◆ WHAT THE TASK ASKS ◆
For the material that follows, return exactly the lines from the one with "ANTENNA = Vector(370, -450, 1774)" through the one with "points = [vertex.co", both ends included.

★ ★ ★ ★ ★

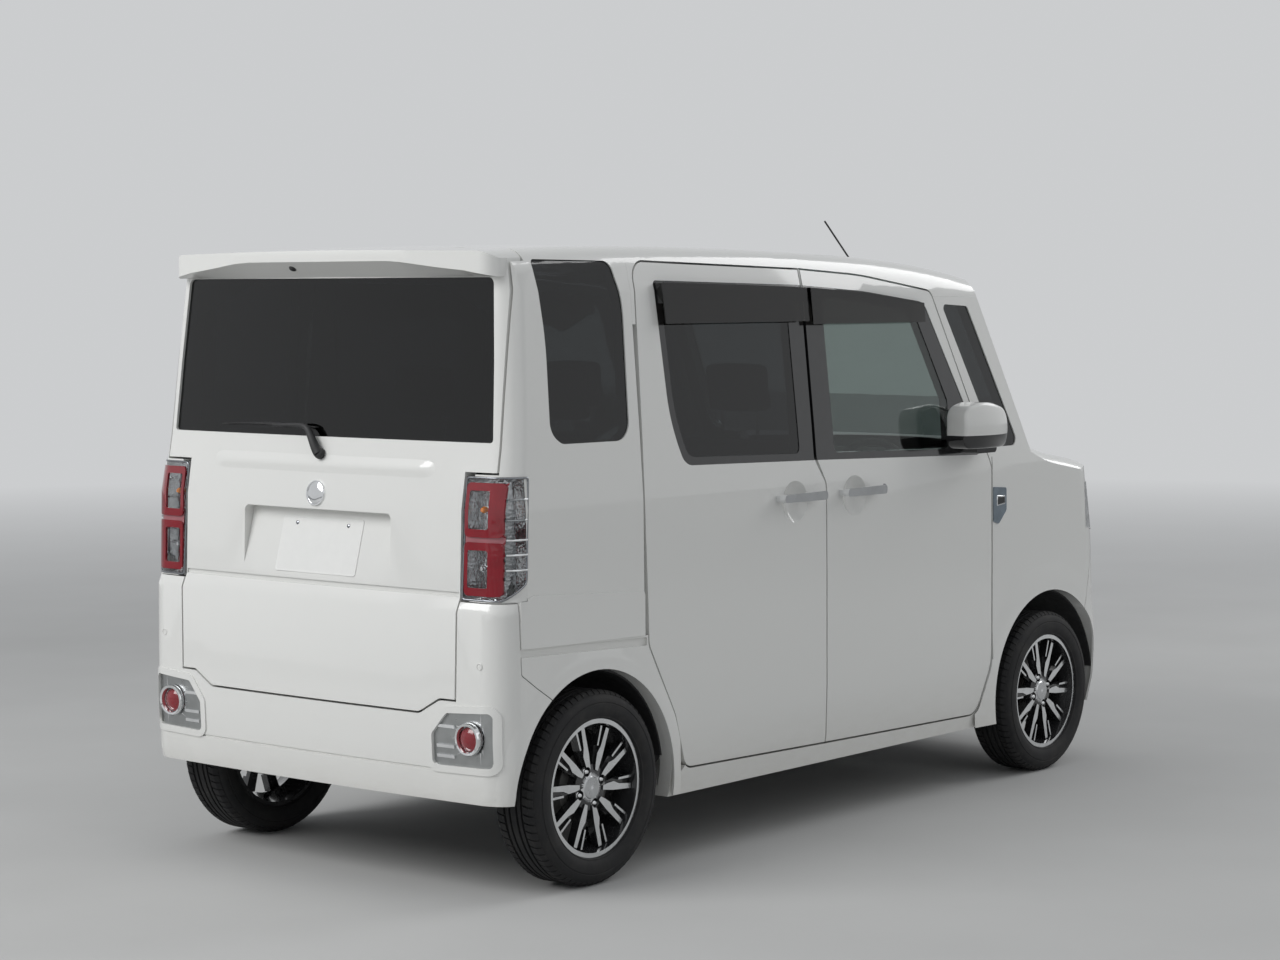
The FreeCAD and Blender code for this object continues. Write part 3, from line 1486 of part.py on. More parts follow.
# The bore's flat sides touch the round seat with their middles.
BORE = bead / math.cos(math.pi / size("tyre_sides"))
HALF_TYRE = (
    (BORE, half_rim - 10),
    (bead + 46, half_tyre),
    (RADIUS - 15, half_tyre - 7),
    (RADIUS, half_tyre - 26),
)
TYRE = HALF_TYRE + tuple((r, -z) for r, z in reversed(HALF_TYRE))
HALF_BARREL = (
    (bead - 18, 10),
    (bead - FIT, half_rim - 30),
    (bead - FIT, half_rim - 5),
    (bead + 9, half_rim - 5),
    (bead + 9, half_rim),
    (bead - 4, half_rim),
    (bead - 10, half_rim - 22),
    (bead - 26, 0),
)
BARREL = HALF_BARREL + tuple((r, -z) for r, z in reversed(HALF_BARREL[:-1]))
RIM_FACE = size("rim_face")
SPOKE_THICK = size("spoke_thick")
WEB_DEPTH = 12
HUB = ((0, 20), (70, 20), (66, RIM_FACE - 6), (33, RIM_FACE - 1), (30, RIM_FACE + 2), (0, RIM_FACE + 3))
SPOKE_PHASE = -6
SPOKE = (
    # a bar that is widest at its knee, along X
    (52, -8),
    (98, -10),
    (178, -7),
    (178, 7),
    (122, 8),
    (98, 15),
    (70, 10),
    (52, 4),
)
RIB = ((119, 19), (177, 25), (176, 32), (119, 25))
WEB = ((46, -7), (175, -6), (173, 31), (112, 24), (66, 13), (46, 6))
LUG_PHASE = 20
LUG_POCKET = 14
LUG_DEPTH = 20


def padded_outline(body, name, corners, level, cell):
    """A pad on the XY plane from a level, as thick as a cell of the sheet says."""
    pad = body.newObject("PartDesign::Pad", name)
    pad.Profile = sketch(body, f"{name}Profile", "xy", corners, level)
    pad.setExpression("Length", cell)
    pad.Profile[0].Visibility = False
    return pad


def turned(corners, degrees):
    """Corners turned about the origin."""
    c, s = math.cos(math.radians(degrees)), math.sin(math.radians(degrees))
    return tuple((x * c - y * s, x * s + y * c) for x, y in corners)


def rim_body(label):
    """A cast wheel: a barrel, ten spokes with ribs and webs, a hub and its bolt pockets."""
    body = doc.addObject("PartDesign::Body", label)
    revolved(body, f"{label}_barrel", BARREL)
    back = RIM_FACE - SPOKE_THICK
    for name, corners, cell in (
        ("spoke", SPOKE, "Sizes.spoke_thick"),
        ("rib", RIB, "Sizes.spoke_thick"),
        ("web", WEB, f"Sizes.spoke_thick - {WEB_DEPTH}"),
    ):
        outline_turned = turned(corners, SPOKE_PHASE)
        pad = padded_outline(body, f"{label}_{name}", outline_turned, back, cell)
        patterned(body, pad, "spoke_count")
    revolved(body, f"{label}_hub", HUB)
    doc.recompute()
    aim = math.radians(LUG_PHASE)
    lug = body.newObject("Sketcher::SketchObject", f"{label}_lug_circle")
    lug.AttachmentSupport = [(body.Origin.OriginFeatures[ORIGIN_PLANES["xy"]], "")]
    lug.MapMode = "FlatFace"
    lug.AttachmentOffset = Placement(Vector(0, 0, RIM_FACE + 6), Rotation())
    centre = Vector(size("lug_circle") * math.cos(aim), size("lug_circle") * math.sin(aim), 0)
    lug.addGeometry(Part.Circle(centre, Vector(0, 0, 1), LUG_POCKET), False)
    pocket = body.newObject("PartDesign::Pocket", f"{label}_lug")
    pocket.Profile = lug
    pocket.Length = LUG_DEPTH + 6
    lug.Visibility = False
    patterned(body, pocket, "lug_count")
    return body


def tyre_ring(label):
    """A tyre's whole section, carried round the axle in flat sides."""
    sides = int(size("tyre_sides"))
    faces = []
    for (near, low), (far, high) in zip(TYRE, TYRE[1:] + TYRE[:1]):
        for k in range(sides):
            corners = []
            for radius, along, step in ((near, low, k), (near, low, k + 1), (far, high, k + 1), (far, high, k)):
                aim = 2 * math.pi * step / sides
                corners.append(Vector(radius * math.cos(aim), radius * math.sin(aim), along))
            faces.append(Part.Face(Part.makePolygon(corners + corners[:1])))
    shell = Part.makeShell(faces)
    shell.sewShape()
    ring = doc.addObject("Part::Feature", label)
    ring.Shape = Part.makeSolid(shell)
    return ring


WHEELS = (
    # name, place along the car, side
    ("front_right", FRONT_AXLE, -1),
    ("front_left", FRONT_AXLE, 1),
    ("rear_right", REAR_AXLE, -1),
    ("rear_left", REAR_AXLE, 1),
)
for kind, make in (("tyre", tyre_ring), ("rim", rim_body)):
    first = make(f"{kind}_{WHEELS[0][0]}")
    doc.recompute()
    shape = first.Shape.copy()
    for name, x, side in WHEELS:
        wheel_part = first
        if name != WHEELS[0][0]:
            wheel_part = doc.addObject("Part::Feature", f"{kind}_{name}")
            wheel_part.Shape = shape
        facing = Rotation(Vector(1, 0, 0), -90 * side)
        wheel_part.Placement = Placement(Vector(x, side * WHEEL_Y, RADIUS), facing)
        nodes.append(wheel_part)

CARRIER_RADIUS = 46
CARRIER_INNER = KINGPIN_Y - 40
DISC_Y = (WHEEL_Y - 20, WHEEL_Y - 8)
LEG_RADIUS = 20
LEG_TOP = 400
for name, side in (("right", -1), ("left", 1)):
    inner, outer = sorted((side * CARRIER_INNER, side * HUB_FACE))
    carrier = across(CARRIER_RADIUS, FRONT_AXLE, RADIUS, inner, outer)
    inner, outer = sorted(side * y for y in DISC_Y)
    disc = across(size("disc_radius"), FRONT_AXLE, RADIUS, inner, outer)
    leg = bar(LEG_RADIUS, *[(FRONT_AXLE, side * BALL_Y, z) for z in (ARM_HIGH + FIT, LEG_TOP)])
    add_node(f"knuckle_{name}", biggest(carrier.fuse([disc, leg])))

steering = size("steering_radius")
GRIP = 14
grip_points = [
    Vector(steering - GRIP + GRIP * math.cos(math.radians(a)), 0, GRIP * math.sin(math.radians(a)))
    for a in range(0, 360, 45)
]
grip_face = Part.Face(Part.makePolygon(grip_points + grip_points[:1]))
grip = grip_face.revolve(Vector(0, 0, 0), Vector(0, 0, 1), 360)
boss = Part.makeCylinder(60, 40, Vector(0, 0, -30))
cross = Part.makeBox(2 * steering - 30, 34, 14, Vector(-steering + 15, -17, -12))
spoke = Part.makeBox(30, steering - 15, 14, Vector(-15, -steering + 15, -12))
wheel = biggest(grip.fuse([boss, cross, spoke]))
upright = Rotation(Vector(0, 1, 0), Vector(0.436, 0, 0.9), COLUMN_WAY, "ZXY")
wheel.Placement = Placement(COLUMN_END + COLUMN_WAY * (30 + FIT), upright)
add_node("steering_wheel", wheel)

ANTENNA = Vector(370, -450, 1774)
ANTENNA_TIP = Vector(225, -450, 1921)
antenna = bar(14, ANTENNA, ANTENNA + Vector(0, 0, 28))
antenna = antenna.fuse(bar(3, ANTENNA + Vector(0, 0, 22), ANTENNA_TIP))
add_node("antenna", biggest(antenna.cut(roof)))

doc.recompute()
for node in doc.Objects:
    if "Invalid" in node.State or "Error" in node.State:
        raise RuntimeError(f"{node.Label} failed: {node.State}")
for node in nodes:
    shape = node.Shape
    if shape.isNull() or not shape.isValid() or not shape.Solids:
        raise RuntimeError(f"{node.Label} has no valid shape")
os.makedirs("parts", exist_ok=True)
for node in nodes:
    node.Shape.exportStep(f"parts/{node.Label}.step")
print(f"{len(nodes)} sub-parts written")
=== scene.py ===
"""Looks of a tall five-door kei car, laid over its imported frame.

Frame: +X forward, +Y to the car's left, +Z up, in metres, with the origin on the ground in the
middle of the car. Every piece stays in the place that its solid has in the frame.
"""

import json
import logging
import math
from dataclasses import dataclass
from enum import Enum
from typing import Callable, Sequence

import bmesh
import bpy
from mathutils import Matrix, Vector


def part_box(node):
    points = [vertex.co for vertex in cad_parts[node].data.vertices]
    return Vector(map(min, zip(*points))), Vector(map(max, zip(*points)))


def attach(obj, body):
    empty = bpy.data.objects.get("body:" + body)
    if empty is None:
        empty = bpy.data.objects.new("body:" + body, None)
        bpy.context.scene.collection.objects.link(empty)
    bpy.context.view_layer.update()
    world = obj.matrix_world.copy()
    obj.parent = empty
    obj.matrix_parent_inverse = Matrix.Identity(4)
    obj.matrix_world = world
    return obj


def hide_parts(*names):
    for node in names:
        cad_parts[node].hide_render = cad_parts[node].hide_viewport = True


LOG = logging.getLogger("kei_car")

Point = tuple[float, float, float]
Colour = tuple[float, float, float]
Outline = tuple[tuple[float, float], ...]
FaceTest = Callable[[Vector, Vector], bool]


class Side(Enum):
    """The two sides of the car, with the sign of Y on each."""

    RIGHT = -1
    LEFT = 1

    @property
    def word(self) -> str:
        """The side's name as the nodes spell it."""
        return self.name.lower()


# Shader building blocks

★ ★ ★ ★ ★

◆ FINISHED TASK ◆
ANTENNA = Vector(370, -450, 1774)
ANTENNA_TIP = Vector(225, -450, 1921)
antenna = bar(14, ANTENNA, ANTENNA + Vector(0, 0, 28))
antenna = antenna.fuse(bar(3, ANTENNA + Vector(0, 0, 22), ANTENNA_TIP))
add_node("antenna", biggest(antenna.cut(roof)))

doc.recompute()
for node in doc.Objects:
    if "Invalid" in node.State or "Error" in node.State:
        raise RuntimeError(f"{node.Label} failed: {node.State}")
for node in nodes:
    shape = node.Shape
    if shape.isNull() or not shape.isValid() or not shape.Solids:
        raise RuntimeError(f"{node.Label} has no valid shape")
os.makedirs("parts", exist_ok=True)
for node in nodes:
    node.Shape.exportStep(f"parts/{node.Label}.step")
print(f"{len(nodes)} sub-parts written")
=== scene.py ===
"""Looks of a tall five-door kei car, laid over its imported frame.

Frame: +X forward, +Y to the car's left, +Z up, in metres, with the origin on the ground in the
middle of the car. Every piece stays in the place that its solid has in the frame.
"""

import json
import logging
import math
from dataclasses import dataclass
from enum import Enum
from typing import Callable, Sequence

import bmesh
import bpy
from mathutils import Matrix, Vector


def part_box(node):
    points = [vertex.co for vertex in cad_parts[node].data.vertices]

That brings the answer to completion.